__Supplied information__.
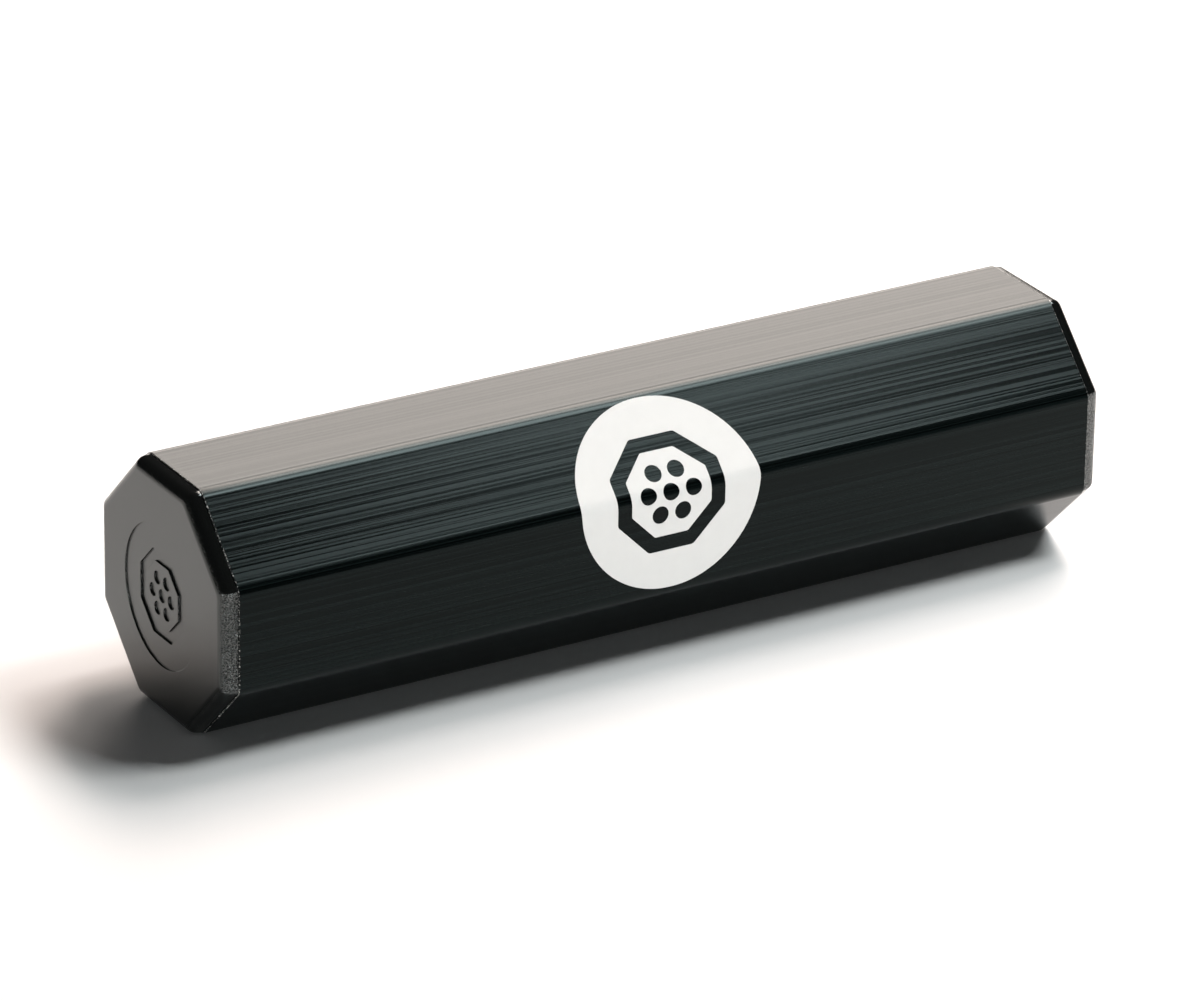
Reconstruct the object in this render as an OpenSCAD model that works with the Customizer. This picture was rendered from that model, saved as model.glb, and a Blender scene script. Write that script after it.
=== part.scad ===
// A ganza shaker: an octagonal aluminium tube with two moulded end caps, part filled with steel shot.
// The tube lies on one of its eight flats along X. The floor is Z = 0, and Y runs to the back.

/* [Tube] */
// Width of the tube over two opposite flats
tube_flats = 51; // [46:0.5:60]
// Length of the tube between its cut ends
tube_length = 192; // [170:1:260]
// Thickness of the tube's wall
wall = 2; // [1.5:0.1:3]
// Radius on the eight long outer edges
edge_radius = 4; // [1:0.1:5]

/* [End caps] */
// Thickness of the cap's plate outside the tube
plate = 3.25; // [2.5:0.05:5]
// How far the plate's sides stand back from the tube's flats
plate_step = 0.3; // [0.2:0.05:1]
// Radius on the plate's eight short corners
plate_corner = 1.6; // [0.8:0.1:3]
// Radius round the plate's outer face, cut as narrow flats that touch it
plate_round = 2.5; // [1:0.1:3]
// Depth of the plug inside the tube
plug_depth = 14; // [8:0.5:20]
// Thickness of the plug's skirt
skirt = 2; // [1.5:0.1:3]
// Gap between the skirt and the tube, which the crush ribs bridge
skirt_gap = 0.25; // [0.1:0.05:0.4]
// Width of one crush rib
rib_width = 1.2; // [0.8:0.1:2]
// Radius of the sunk round panel on the cap's face
panel_radius = 14.6; // [10:0.1:18]
// Depth of the sunk panel
panel_depth = 0.3; // [0.1:0.05:0.6]
// Depth of the mark below the panel
mark_depth = 0.4; // [0.2:0.05:0.8]

/* [Print] */
// Diameter of the printed disc, measured round the edge that it is wrapped over
print_diameter = 40.4; // [30:0.1:41]
// Middle of the disc along the tube
print_x = -1.2; // [-40:0.1:40]
// Thickness of the ink
ink = 0.06; // [0.04:0.01:0.2]

/* [Shot] */
// Diameter of one steel ball
shot_diameter = 4.5; // [3.5:0.1:4.8]
// Gap left between neighbouring balls
shot_gap = 0.2; // [0.1:0.05:0.4]
// Balls in one row along the floor
row_count = 24; // [12:1:28]
// Gap left between a ball and the wall it lies on
rest_gap = 0.1; // [0.05:0.05:0.2]

/* [Hidden] */
axis_z = tube_flats / 2;
half_turn = 22.5;
edge_steps = 6;
plate_cuts = 3;
round_fn = 96;
ball_fn = 24;
bore_flats = tube_flats - 2 * wall;
bore_radius = max(edge_radius - wall, 0.5);
plate_flats = tube_flats - 2 * plate_step;
skirt_flats = bore_flats - 2 * skirt_gap;
hollow_flats = skirt_flats - 2 * skirt;
hollow_radius = 1;
flat_half = tube_flats / 2 * tan(half_turn);
skirt_flat_half = skirt_flats / 2 * tan(half_turn);
rib_length = plug_depth - 3;
rib_place = skirt_flat_half / 2;
shot_pitch = shot_diameter + shot_gap;
// Distance from the tube's axis to the middle of a ball that lies on a wall
lie = bore_flats / 2 - shot_diameter / 2 - rest_gap;
floor_y = 1.5 * shot_pitch;
// A ball on the slope lies against the wall and against the outer floor row
slope_miss = floor_y + lie - lie * sqrt(2);
slope_y = floor_y + (sqrt(2 * pow(shot_pitch, 2) - pow(slope_miss, 2)) - slope_miss) / 2;
slope_z = slope_y - lie * sqrt(2);
// A crest ball sits in the pocket between four floor balls
crest_rise = sqrt(pow(shot_diameter + 0.1, 2) - pow(shot_pitch, 2) / 2);

// A regular octagon with rounded corners, flat side down, as points round its middle
function octagon(flats, radius) = [
    for (k = [0 : 7], i = [0 : edge_steps])
        let (
            corner = 45 * k + half_turn,
            reach = (flats / 2 - radius) / cos(half_turn),
            turn = 45 * (k + i / edge_steps)
        )
        [reach * cos(corner) + radius * cos(turn), reach * sin(corner) + radius * sin(turn)]
];

// Stands a section drawn in the YZ plane along the tube's axis, from x0 to x1
module along(x0, x1) {
    translate([x0, 0, axis_z]) rotate([90, 0, 90]) linear_extrude(x1 - x0) children();
}

// Lays a drawing on one flat: its x runs along the tube, its y up the flat and its z outwards
module on_flat(turn) {
    translate([0, 0, axis_z]) rotate([turn, 0, 0]) children();
}

// The mark: an octagonal ring with seven round dots inside, for a disc of the given diameter
module mark(size) {
    ring = size * 0.6;
    difference() {
        polygon(octagon(ring, ring * 0.05));
        polygon(octagon(ring * 0.74, ring * 0.03));
    }
    circle(d = ring * 0.15, $fn = 48);
    for (k = [0 : 5]) rotate(60 * k) translate([ring * 0.21, 0]) circle(d = ring * 0.15, $fn = 48);
}

module tube() color("#232625") {
    along(-tube_length / 2, tube_length / 2) difference() {
        polygon(octagon(tube_flats, edge_radius));
        polygon(octagon(bore_flats, bore_radius));
    }
}

// One cap, drawn with its plate outwards along +X and the tube's cut end at x = 0
module cap() {
    difference() {
        along(0, plate) polygon(octagon(plate_flats, plate_corner));
        for (k = [0 : 7], i = [1 : plate_cuts]) on_flat(45 * k)
            translate([plate - plate_round, 0, plate_flats / 2 - plate_round])
                rotate([0, 90 * i / (plate_cuts + 1), 0])
                    translate([-plate_round, -plate_flats / 2, plate_round])
                        cube([2 * plate_round, plate_flats, plate_round]);
        translate([plate - panel_depth, 0, axis_z]) rotate([0, 90, 0])
            cylinder(r = panel_radius, h = 2 * panel_depth, $fn = round_fn);
        along(plate - panel_depth - mark_depth, plate) mark(panel_radius * 2);
    }
    along(-plug_depth, 0) difference() {
        polygon(octagon(skirt_flats, bore_radius));
        polygon(octagon(hollow_flats, hollow_radius));
    }
    for (k = [0 : 7], side = [-1, 1]) on_flat(45 * k)
        translate([-rib_length, side * rib_place - rib_width / 2, bore_flats / 2 - skirt_gap - skirt / 2])
            cube([rib_length, rib_width, skirt_gap + skirt / 2]);
}

module near_cap() color("#34353a") {
    translate([-tube_length / 2, 0, 0]) mirror([1, 0, 0]) cap();
}

module far_cap() color("#34353a") {
    translate([tube_length / 2, 0, 0]) cap();
}

// The part of the disc that lies on one flat. Side is 1 for the flat above the edge and -1 for the one below.
module print_half(turn, side) {
    on_flat(turn) translate([print_x, -side * flat_half, flat_half]) linear_extrude(flat_half * 2)
        intersection() {
            difference() {
                circle(d = print_diameter, $fn = round_fn);
                mark(print_diameter);
            }
            translate([-print_diameter, side > 0 ? 0 : -print_diameter])
                square([2 * print_diameter, print_diameter]);
        }
}

module print_disc() color("#f2f2ef") {
    intersection() {
        along(print_x - print_diameter, print_x + print_diameter) difference() {
            polygon(octagon(tube_flats + 2 * ink, edge_radius + ink));
            polygon(octagon(tube_flats, edge_radius));
        }
        union() {
            print_half(45, 1);
            print_half(90, -1);
        }
    }
}

// One row of loose balls at a place in the tube's section, its middle at x = 0
module shot_row(y, z, count) color("#c9ccd0") {
    for (i = [0 : count - 1])
        translate([(i - (count - 1) / 2) * shot_pitch, y, axis_z + z])
            sphere(d = shot_diameter, $fn = ball_fn);
}

module floor_row(k) {
    shot_row((k - 2.5) * shot_pitch, -lie, row_count);
}

module slope_row(side) {
    shot_row(side * slope_y, slope_z, row_count);
}

module crest_row(k) {
    shot_row((k - 2) * shot_pitch, crest_rise - lie, row_count - 1);
}

tube();
near_cap();
far_cap();
print_disc();
floor_row(1);  // shot_floor_1
floor_row(2);  // shot_floor_2
floor_row(3);  // shot_floor_3
floor_row(4);  // shot_floor_4
slope_row(-1);  // shot_slope_front
slope_row(1);  // shot_slope_back
crest_row(1);  // shot_crest_1
crest_row(2);  // shot_crest_2
crest_row(3);  // shot_crest_3
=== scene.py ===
# Finishes and fine shapes of a ganza shaker, made in metres round its packed construction.
import math

import bmesh
import bpy
from mathutils import Matrix, Vector


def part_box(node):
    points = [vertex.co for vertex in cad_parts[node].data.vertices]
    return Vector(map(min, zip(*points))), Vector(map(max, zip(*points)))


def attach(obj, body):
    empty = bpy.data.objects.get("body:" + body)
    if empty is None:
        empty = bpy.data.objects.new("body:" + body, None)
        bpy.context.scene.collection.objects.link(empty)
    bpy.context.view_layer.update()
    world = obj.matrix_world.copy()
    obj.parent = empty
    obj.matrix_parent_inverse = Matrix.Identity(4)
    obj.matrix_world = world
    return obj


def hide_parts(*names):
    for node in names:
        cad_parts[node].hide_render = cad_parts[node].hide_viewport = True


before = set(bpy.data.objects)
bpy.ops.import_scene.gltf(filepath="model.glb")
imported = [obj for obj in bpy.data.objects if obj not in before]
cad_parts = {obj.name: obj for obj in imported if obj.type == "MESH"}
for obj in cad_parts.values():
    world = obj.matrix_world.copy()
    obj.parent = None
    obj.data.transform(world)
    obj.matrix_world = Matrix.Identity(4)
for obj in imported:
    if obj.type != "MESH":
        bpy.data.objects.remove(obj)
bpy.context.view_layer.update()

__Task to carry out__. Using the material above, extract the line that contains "near_cap();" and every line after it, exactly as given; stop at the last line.

__Task answer__.
near_cap();
far_cap();
print_disc();
floor_row(1);  // shot_floor_1
floor_row(2);  // shot_floor_2
floor_row(3);  // shot_floor_3
floor_row(4);  // shot_floor_4
slope_row(-1);  // shot_slope_front
slope_row(1);  // shot_slope_back
crest_row(1);  // shot_crest_1
crest_row(2);  // shot_crest_2
crest_row(3);  // shot_crest_3
=== scene.py ===
# Finishes and fine shapes of a ganza shaker, made in metres round its packed construction.
import math

import bmesh
import bpy
from mathutils import Matrix, Vector


def part_box(node):
    points = [vertex.co for vertex in cad_parts[node].data.vertices]
    return Vector(map(min, zip(*points))), Vector(map(max, zip(*points)))


def attach(obj, body):
    empty = bpy.data.objects.get("body:" + body)
    if empty is None:
        empty = bpy.data.objects.new("body:" + body, None)
        bpy.context.scene.collection.objects.link(empty)
    bpy.context.view_layer.update()
    world = obj.matrix_world.copy()
    obj.parent = empty
    obj.matrix_parent_inverse = Matrix.Identity(4)
    obj.matrix_world = world
    return obj


def hide_parts(*names):
    for node in names:
        cad_parts[node].hide_render = cad_parts[node].hide_viewport = True


before = set(bpy.data.objects)
bpy.ops.import_scene.gltf(filepath="model.glb")
imported = [obj for obj in bpy.data.objects if obj not in before]
cad_parts = {obj.name: obj for obj in imported if obj.type == "MESH"}
for obj in cad_parts.values():
    world = obj.matrix_world.copy()
    obj.parent = None
    obj.data.transform(world)
    obj.matrix_world = Matrix.Identity(4)
for obj in imported:
    if obj.type != "MESH":
        bpy.data.objects.remove(obj)
bpy.context.view_layer.update()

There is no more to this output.